One thing to mention as far as Web 3.0 goes: a bunch of people I follow who were fully involved in empowering others to educate themselves and invent their own work (let’s call that the creator economy) have transitioned almost entirely to building Web 3.0 things.
Teachers of cohort courses I joined last year now have web3 communities.
It’s a very small sample size, but just something I’ve noticed. Plenty of other course creators of courses I joined last year are still running newer versions of their courses.
I am still slacking off on the assignments.
The money-to-happiness engine
Equally, in the future, one of the milestones by which you measure your financial success will be not just now many zeroes you can add to your net worth, but whether you can structure your affairs in a way that enables you to realize full individual autonomy and independence. The more clever you are, the less propulsion you will require to achieve financial escape velocity.
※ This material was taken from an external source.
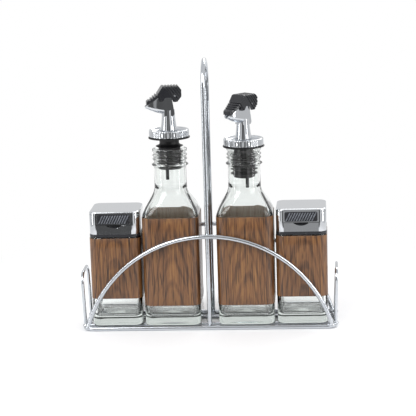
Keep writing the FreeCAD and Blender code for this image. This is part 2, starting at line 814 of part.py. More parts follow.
def cap_base():
    """Black moulding: the ring on the glass, a cup over the neck and the sieve deck."""
    body = new_body("CapBase")
    plate = new_sketch(body, "XY_Plane", cap_level)
    pad(body, draw_rounded(plate, s.shakerWidth, s.shakerWidth, s.shakerCorner), s.capRing)
    cup = draw_circle(new_sketch(body, "XY_Plane", cap_level), s.capCup)
    pad(body, cup, sieve_level + s.sieveThickness - cap_level)
    room = draw_circle(new_sketch(body, "XY_Plane", cap_level), s.shakerNeck + s.fitGap * 2)
    pocket(body, room, sieve_level - cap_level, reverse=True)
    deck = sieve_level + s.sieveThickness
    holes = draw_circle(new_sketch(body, "XY_Plane", deck), s.sieveHole)
    around = 6
    for number in range(around):
        turn = 2 * math.pi * number / around
        radius = s.sieveCircle / 2
        draw_circle(holes, s.sieveHole, radius * math.cos(turn), radius * math.sin(turn))
    pocket(body, holes, s.sieveThickness + 0.5)
    return body


def cap_shell():
    """Chromed square shell: open top, cut away for the lid's lip, with two hinge ears."""
    body = new_body("CapShell")
    outer = draw_rounded(new_sketch(body, "XY_Plane", shell_foot), shell_width, shell_width, shell_corner)
    pad(body, outer, s.shellHeight)
    inside = shell_width - s.capWall * 2
    inner = draw_rounded(new_sketch(body, "XY_Plane", shell_foot), inside, inside, shell_corner - s.capWall)
    pocket(body, inner, s.shellHeight, reverse=True)
    half, lip = shell_width / 2, s.lipWidth / 2 + s.lipGap
    low = lid_level - s.lipDrop - s.lipGap
    reach, deep = s.scallopWidth / 2, s.scallopDepth
    bow = (reach * reach + deep * deep) / (2 * deep)
    notch = [
        (-lip, low), (-reach, low), (0, low - deep), (reach, low), (lip, low),
        (lip, shell_top + 1), (-lip, shell_top + 1),
    ]
    front = new_sketch(body, "XZ_Plane", half - s.capWall - 1)
    pocket(body, draw(front, notch, {1: (bow, "left"), 2: (bow, "left")}), s.capWall + 3, reverse=True)
    rear_low = pin_z + 0.6
    back = new_sketch(body, "XZ_Plane", -(half + 1))
    wide = half + 1
    step = [(-wide, rear_low), (wide, rear_low), (wide, shell_top + 1), (-wide, shell_top + 1)]
    pocket(body, draw(back, step), s.lidPinInset + 1, reverse=True)
    gap = s.knuckleLength / 2 + s.lipGap
    foot = pin_z - s.knuckleDiameter / 2 - 1
    slot = new_sketch(body, "XZ_Plane", -(half + 1))
    pocket(body, draw(slot, [(-gap, foot), (gap, foot), (gap, shell_top + 1), (-gap, shell_top + 1)]),
           s.capWall + 2, reverse=True)
    round_ear = s.knuckleDiameter / 2
    ear = [
        (pin_y - round_ear, pin_z - s.knuckleDiameter), (pin_y + round_ear, pin_z - s.knuckleDiameter),
        (pin_y + round_ear, pin_z), (pin_y - round_ear, pin_z),
    ]
    for place in (gap, -(gap + s.earLength)):
        section = draw(new_sketch(body, "YZ_Plane", place), ear, {2: (round_ear, "left")})
        pad(body, section, s.earLength)
    hinge = draw_circle(new_sketch(body, "YZ_Plane"), s.lidPin + 0.04, pin_y, pin_z)
    pocket(body, hinge, (gap + s.earLength) * 2 + 2, symmetric=True)
    return body


def cap_lid():
    """Flat chromed lid with a front lip and a hinge knuckle at the rear."""
    body = new_body("Lid")
    plate = draw_rounded(new_sketch(body, "XY_Plane", lid_level), shell_width, shell_width, shell_corner)
    pad(body, plate, s.lidThickness)
    fillet(body, s.lidThickness / 2, level_edges(lid_level + s.lidThickness))
    half, lip = shell_width / 2, s.lipWidth / 2
    front = new_sketch(body, "XZ_Plane", half - s.capWall)
    low = lid_level - s.lipDrop
    into = lid_level + 1.0
    pad(body, draw(front, [(-lip, low), (lip, low), (lip, into), (-lip, into)]), s.capWall)
    radius = s.knuckleDiameter / 2
    root = lid_level + 0.5
    rear, fore = pin_y - radius, pin_y + radius
    knuckle = [(rear, pin_z), (fore, pin_z), (fore, root), (rear, root)]
    section = draw(new_sketch(body, "YZ_Plane"), knuckle, {0: (radius, "left")})
    pad(body, section, s.knuckleLength, symmetric=True)
    eye = draw_circle(new_sketch(body, "YZ_Plane"), s.lidPin + s.pinRunning * 2, pin_y, pin_z)
    pocket(body, eye, s.knuckleLength + 2, symmetric=True)
    return body


def thumb_grip():
    """Dark ribbed strip on the lid's lip."""
    body = new_body("Grip")
    face = shell_width / 2
    half, top = s.gripWidth / 2, lid_level
    low = top - s.gripHeight
    base = draw(new_sketch(body, "XZ_Plane", face), [(-half, low), (half, low), (half, top), (-half, top)])
    pad(body, base, s.gripPlate)
    start = -half + s.gripMargin
    end = start + s.gripRibWidth
    rib_low, rib_top = low + s.gripMargin, top - s.gripMargin
    rib = [(start, rib_low), (end, rib_low), (end, rib_top), (start, rib_top)]
    ribs = pad(body, draw(new_sketch(body, "XZ_Plane", face + s.gripPlate), rib), s.gripRib)
    room = s.gripWidth - s.gripMargin * 2 - s.gripRibWidth
    repeat(body, ribs, "X_Axis", s.gripPitch, int(room.number / s.gripPitch.number) + 1)
    return body


def lid_pin():
    body = new_body("LidPin")
    sketch = draw_circle(new_sketch(body, "YZ_Plane"), s.lidPin, pin_y, pin_z)
    pad(body, sketch, s.knuckleLength + (s.lipGap + s.earLength) * 2, symmetric=True)
    return body


def lid_seal():
    """Soft cup under the lid that closes the sieve."""
    body = new_body("Seal")
    radius, wall = s.sealDiameter / 2, s.sealWall
    low = sieve_level + s.sieveThickness + s.fitGap
    points = [(0, low), (radius - 1, low), (radius, low + 1), (radius, lid_level), (radius - wall, lid_level),
              (radius - wall, low + wall), (0, low + wall)]
    revolve(body, draw(new_sketch(body, "XZ_Plane"), points))
    return body


def shaker(side, x):
    shaker_jar(side + "_shaker_jar", x)
    wrap(side + "_shaker_wood_wrap", x, s.shakerWidth, s.shakerCorner, s.shakerWrapBottom, s.shakerWrapTop)
    pieces = (
        ("cap_base", cap_base), ("cap_shell", cap_shell), ("lid", cap_lid),
        ("thumb_grip", thumb_grip), ("lid_pin", lid_pin), ("lid_seal", lid_seal),
    )
    for name, make in pieces:
        keep(make(), side + "_shaker_" + name, x=x, z=glass_level)


base_rim()
arch("front_arch", -1)
arch("rear_arch", 1)
end_loop("left_end_loop", -1)
end_loop("right_end_loop", 1)
handle_loop()
floor_wire("front_floor_wire", -1)
floor_wire("rear_floor_wire", 1)
cruet("left", -cruet_place, s.leftBeakTurn, s.leftStopperLift)
cruet("right", cruet_place, s.rightBeakTurn, as_size(0))
shaker("left", -shaker_place)
shaker("right", shaker_place)

doc.recompute()
for item in doc.Objects:
    if "Invalid" in item.State or "Error" in item.State:
        raise RuntimeError("%s (%s) failed: %s" % (item.Name, item.Label, item.State))
for item in sub_parts:
    if item.Shape.isNull() or not item.Shape.isValid():
        raise RuntimeError(item.Label + " has no valid shape")

os.makedirs("parts", exist_ok=True)
for item in sub_parts:
    item.Shape.exportStep("parts/%s.step" % item.Label)
print("%d sub-parts written" % len(sub_parts))
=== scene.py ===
import math

import bmesh
import bpy
from mathutils import Matrix, Vector


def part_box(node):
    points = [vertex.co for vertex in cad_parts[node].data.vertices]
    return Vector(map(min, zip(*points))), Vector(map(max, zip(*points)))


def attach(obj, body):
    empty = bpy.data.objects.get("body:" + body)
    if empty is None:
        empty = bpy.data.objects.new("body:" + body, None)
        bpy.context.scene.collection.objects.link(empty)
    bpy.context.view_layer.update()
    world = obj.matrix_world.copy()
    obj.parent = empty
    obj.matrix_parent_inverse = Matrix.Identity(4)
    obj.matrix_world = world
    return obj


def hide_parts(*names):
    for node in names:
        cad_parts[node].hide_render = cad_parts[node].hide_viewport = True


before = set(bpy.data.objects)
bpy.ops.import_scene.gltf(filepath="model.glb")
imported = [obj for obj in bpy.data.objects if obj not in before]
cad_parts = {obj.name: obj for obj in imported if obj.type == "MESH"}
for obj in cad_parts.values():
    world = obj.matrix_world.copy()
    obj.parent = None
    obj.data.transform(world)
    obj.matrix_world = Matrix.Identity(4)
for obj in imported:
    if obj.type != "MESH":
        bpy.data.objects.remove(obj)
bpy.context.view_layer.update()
mm = 0.001
up = Vector((0, 0, 1))
print("frame loaded")

# the camera, as the photograph was taken

camera = {"azimuth": 3.97, "elevation": 11.84, "roll": 1.71, "distance": 1.591, "aim": (0, 0, 0.0904),
          "lens": 153.57, "sensor": 36, "shift": (-0.0019, 0.0389), "clipEnd": 20}


def setCamera():
    az, el, roll = (math.radians(camera[k]) for k in ("azimuth", "elevation", "roll"))
    back = Vector((math.sin(az) * math.cos(el), -math.cos(az) * math.cos(el), math.sin(el)))
    right = Vector((math.cos(az), math.sin(az), 0))
    above = back.cross(right)
    across = right * math.cos(roll) - above * math.sin(roll)
    upright = right * math.sin(roll) + above * math.cos(roll)
    data = bpy.data.cameras.new("productCamera")
    data.lens, data.sensor_width = camera["lens"], camera["sensor"]
    data.shift_x, data.shift_y = camera["shift"]
    data.clip_end = camera["clipEnd"]
    shot = bpy.data.objects.new("productCamera", data)
    turn = Matrix((across, upright, back)).transposed().to_4x4()
    shot.matrix_world = Matrix.Translation(Vector(camera["aim"]) + back * camera["distance"]) @ turn
    bpy.context.collection.objects.link(shot)
    bpy.context.scene.camera = shot


setCamera()
bpy.context.scene.view_settings.view_transform = "Standard"
print("camera set")

# materials


def srgb(code):
    parts = [int(code[i:i + 2], 16) / 255 for i in (1, 3, 5)]
    return tuple(p / 12.92 if p <= 0.04045 else ((p + 0.055) / 1.055) ** 2.4 for p in parts) + (1.0,)


def linkTo(tree, node, sources):
    for key, source in sources.items():
        tree.links.new(source, node.inputs[key])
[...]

I listened recently to a reunion of the Twitch Founders on Justin Kan’s YouTube channel.
First, this is just amazing that it’s available for free. I’d love to go back in time and tell the authors of The Sovereign Individual that you can go on the internet and watch the founders of a company that sold for a billion dollars talk about their early days starting the company from scratch, laying the foundation of streaming video on their platform. This would be free on a different streaming video site, where 9 figure individuals choose to create their own freely available video channels.
The authors might be distracted by the time machine.
But I could get their attention again by pointing out that the company in question sold to a trillion dollar book store.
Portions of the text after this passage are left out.